James branches off and the main road becomes Crowley Road, but I veer left to stay on James. Crowley gets quite busy south of I-20. But on James there's almost no traffic to be seen.
It makes for great riding.
I veer off again, onto Old Crowley Road, which runs between a nursery on the right and a trailer park on the left.
Old Crowley Road runs into Edgecliff Road which crosses busy 7-lane Crowley Road. I stayed on James to avoid this. (Now I just cross it at a light.)
Westward on Edgecliff.
Then I turn south for the final push home. I head toward Westcreek Park.
Note the recently painted-over graffiti on the path.
Careful! Stay on the path!
Families using the playground.
And finally, crossing West Creek itself, at a low water crossing. Note more paintings by school children.
My route home from the southside to my neighborhood is pretty flat. My trip up Canyon Circle is the exception.
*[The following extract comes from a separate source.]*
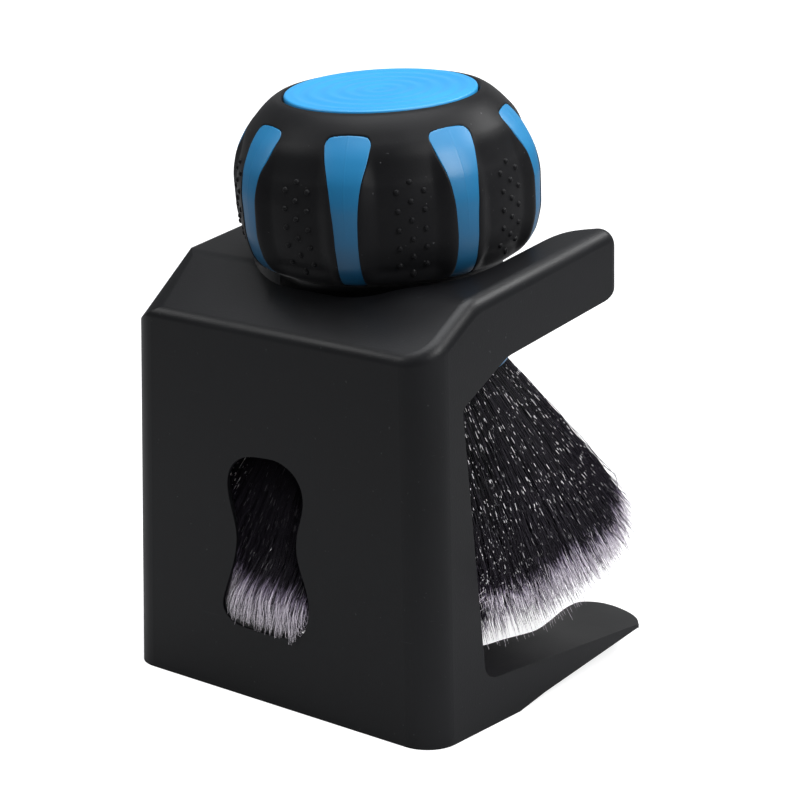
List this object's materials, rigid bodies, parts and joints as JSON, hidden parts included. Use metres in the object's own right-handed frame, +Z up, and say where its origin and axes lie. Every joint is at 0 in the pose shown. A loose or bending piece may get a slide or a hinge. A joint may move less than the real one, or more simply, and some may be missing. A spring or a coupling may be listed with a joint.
{
  "type": "fade brush in stand",
  "caption": "Barber's fade brush: palm-sized knob with striped rubber grip and a wide fan of bristles, hanging in an open-sided moulded stand.",
  "frame": {"origin": "bottom centre of the whole object's box, on the surface the stand rests on", "axes": "+Z up, the stand's windowed front wall faces -Y and its open side, where the brush comes out, faces +Y"},
  "size_m": [0.0966, 0.0908, 0.1281],
  "materials": {
    "stand": "satin black moulded plastic, finely textured",
    "grip_rubber": "soft black over-moulded rubber with raised grip dots",
    "handle_blue": "semi-gloss sky-blue moulded plastic",
    "cap_blue": "semi-gloss sky-blue moulded plastic with rippled rings",
    "bristle": "fine black synthetic filament with pale tips",
    "steel": "zinc-plated steel"
  },
  "bodies": {
    "stand": {"stand_shell": "stand"},
    "brush": {"handle_core": "handle_blue", "grip_cover": "grip_rubber", "top_cap": "cap_blue", "core_screw": "steel", "tuft_block": "handle_blue", "tufts_centre": "bristle", "tufts_ring_1": "bristle", "tufts_ring_2": "bristle", "tufts_ring_3": "bristle", "tufts_ring_4": "bristle", "staples_centre": "steel", "staples_ring_1": "steel", "staples_ring_2": "steel", "staples_ring_3": "steel", "staples_ring_4": "steel"}
  },
  "joints": [
    {"name": "brush_slide", "type": "slide", "parent": "stand", "child": "brush", "axis": [0, 0.9894, 0.1454], "range_m": [0, 0.1]}
  ]
}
Fairly steep for several blocks. It flattens out some at that light pole ahead.
Almost there (huff, puff). I was riding a geared bike this time. Riding this on a single speed really builds stamina, especially at the end of a long ride.
This is a good spot to cross Altamesa Boulevard. No traffic light to wait for, but a wide median at the halfway point which makes it easier to get across.
1980s houses... almost home.
Note how the sun and shadows change through here; I have to make several turns to cut through this neighborhood to get to my own.
The home stretch now; on the other side of that light is my neighborhood.
Sycamore School Road can be busy. Best to wait for the light. Oddly, this light seems to trip more readily for bicycles than for cars.
Finally home. That's the side of my house on the right edge of the picture.
Thanks for traveling around Fort Worth with me. We did 35 miles together; I hope you enjoyed it.